Passando invece al volto più inquieto della città e ai racconti di presenze sinistre, la storia più recente è accaduta in una casa disabitata da tanti anni in via XX Settembre, nel cuore della città. Da lì, secondo la gente del quartiere arrivavano di continuo lamenti e pianti, rumori come di piatti in frantumi e porte sbattute. Tanto forti che l’edificio fu ispezionato e tenuto sotto controllo. Non fu rilevata alcuna di presenza umana, ma l’ingresso fu sbarrato. Qualcuno dice di sentire ancora rumori e di vedere di tanto in tanto una flebile luce filtrare dalle finestre.

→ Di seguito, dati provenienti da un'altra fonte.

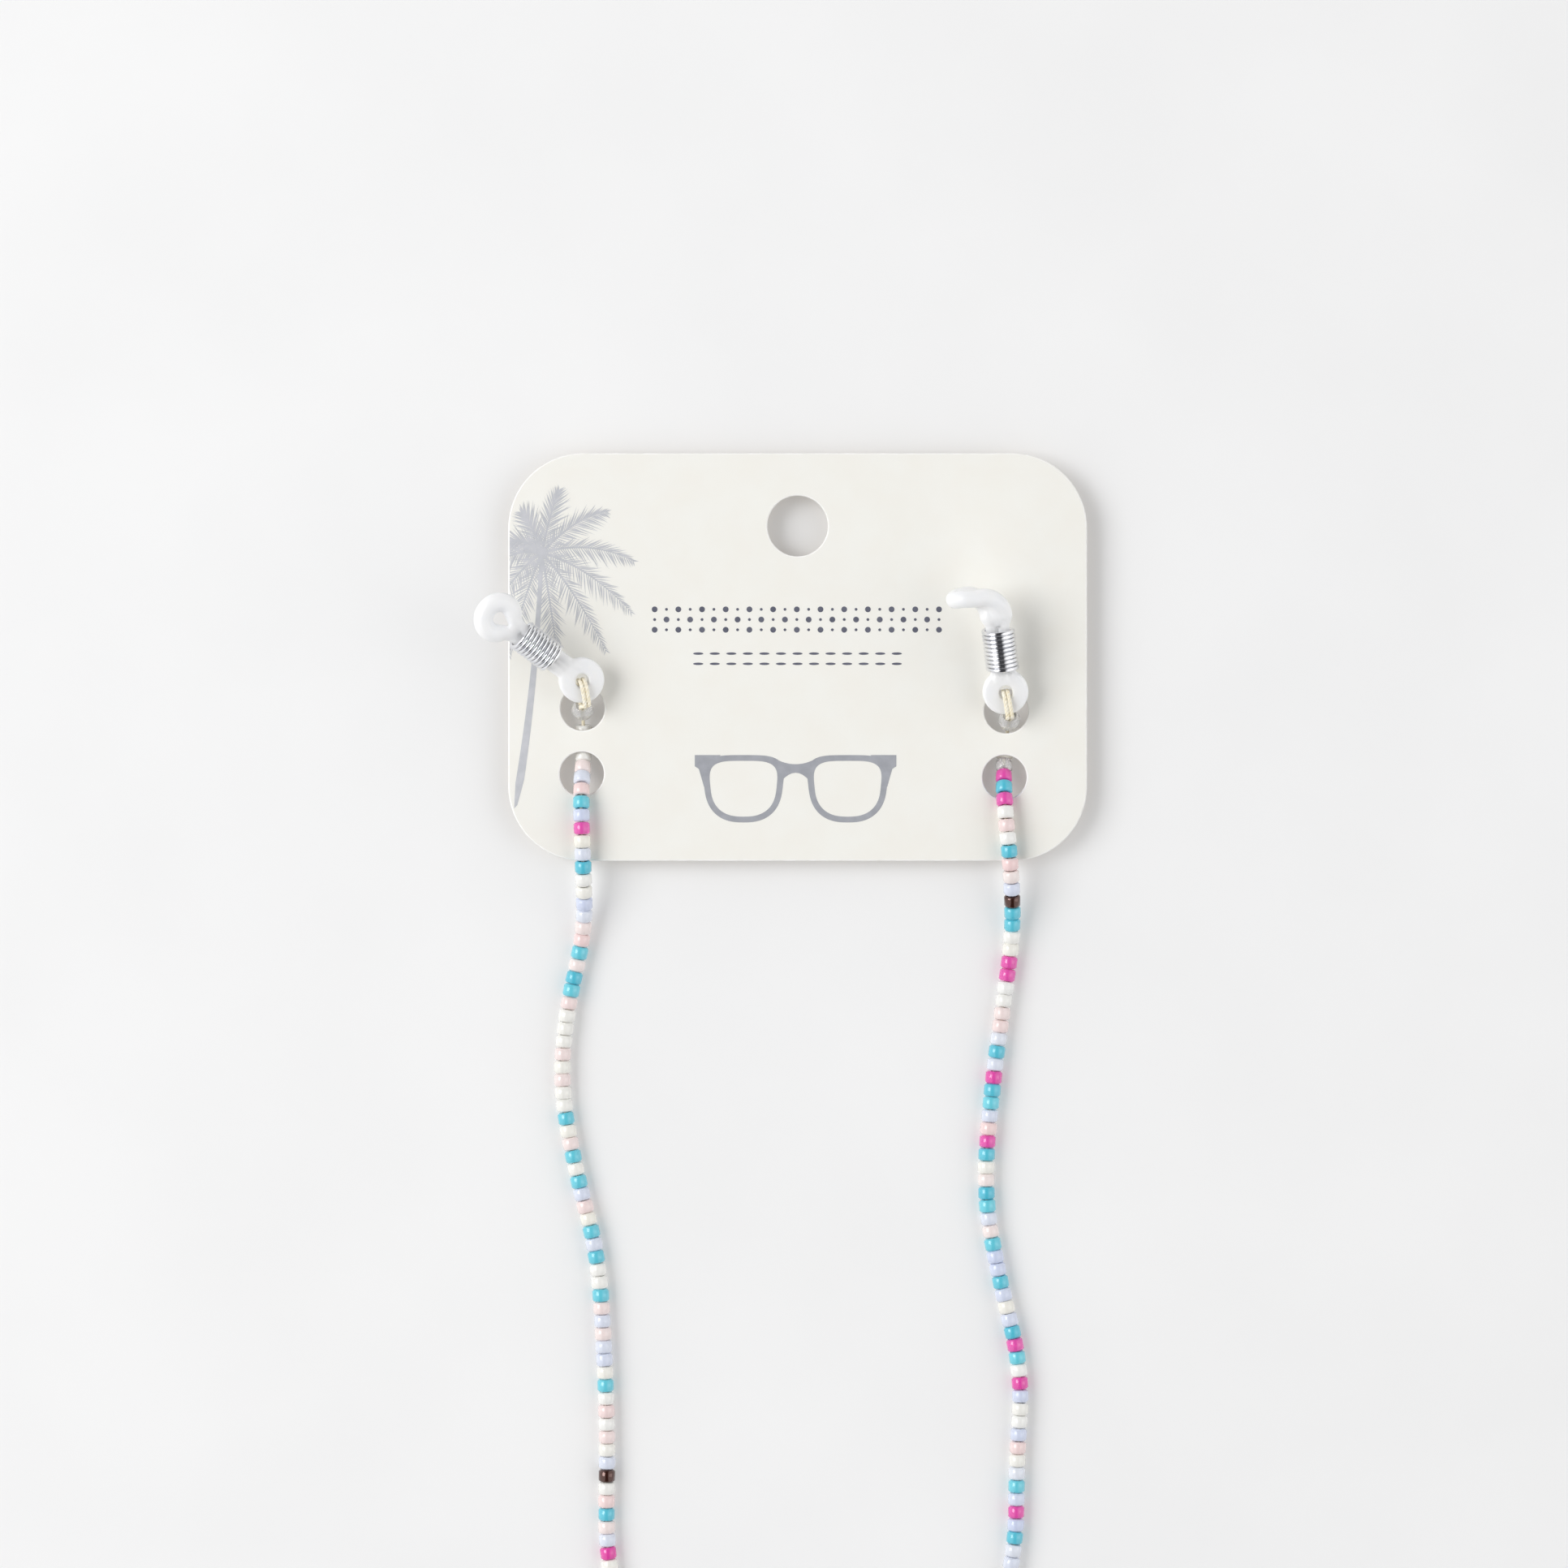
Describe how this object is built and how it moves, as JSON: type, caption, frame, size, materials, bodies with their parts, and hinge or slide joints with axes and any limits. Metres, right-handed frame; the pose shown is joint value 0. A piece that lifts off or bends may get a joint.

Un po’ di storia. Tornando al toponimo della città, l’araba Qalʿat an-nisāʾ nell’XI secolo con l’arrivo dei Normanni si trasformò in feudo e il suo nome latinizzato divenne Calatenixet (o Calatanesat); alla fine del XII secolo divenne Caltanixettum e da lì Caltanissetta.

Grazie alla famiglia Moncada, dal XV secolo per il feudo iniziò una fase di benessere, leggibile dall’assetto urbano e dai monumenti costruiti a quel tempo, come la Chiesa Madre (oggi Cattedrale). Ma l’esplosione economica arrivò solo a partire dall’Ottocento, quando Caltanissetta si affacciò al mondo come la “capitale mondiale dello zolfo”, al centro della geografia zolfatara, tra Enna e Agrigento. Tra la fine dell’Ottocento e i primi anni del Novecento l’ex miniera Trabonella, assieme a quella più antica di Gessolungo, era considerata il giacimento più importante dell’Isola. Su quell’area oggi grava il vincolo minerario e paesaggistico della Media Valle del Salso (o Imera Meridionale) per l’interesse geologico e perché indissolubilmente legata alla storia delle “civiltà minerarie”. Quasi a rappresentare un compendio di tutte gli errori e le contraddizioni di oltre due secoli, ma anche delle innovazioni che caratterizzarono lo sfruttamento delle vene solfiere siciliane.

La Settimana Santa a Caltanissetta

I festeggiamenti iniziano con le affascinanti rappresentazioni teatrali del Lunedì e del Martedì Santo ed entrano nel vivo il Mercoledì Santo con la processione della Real Maestranza, che si svolge sin dal ‘500 ed è stata dichiarata “reale” per decreto di Ferdinando IV nel 1806.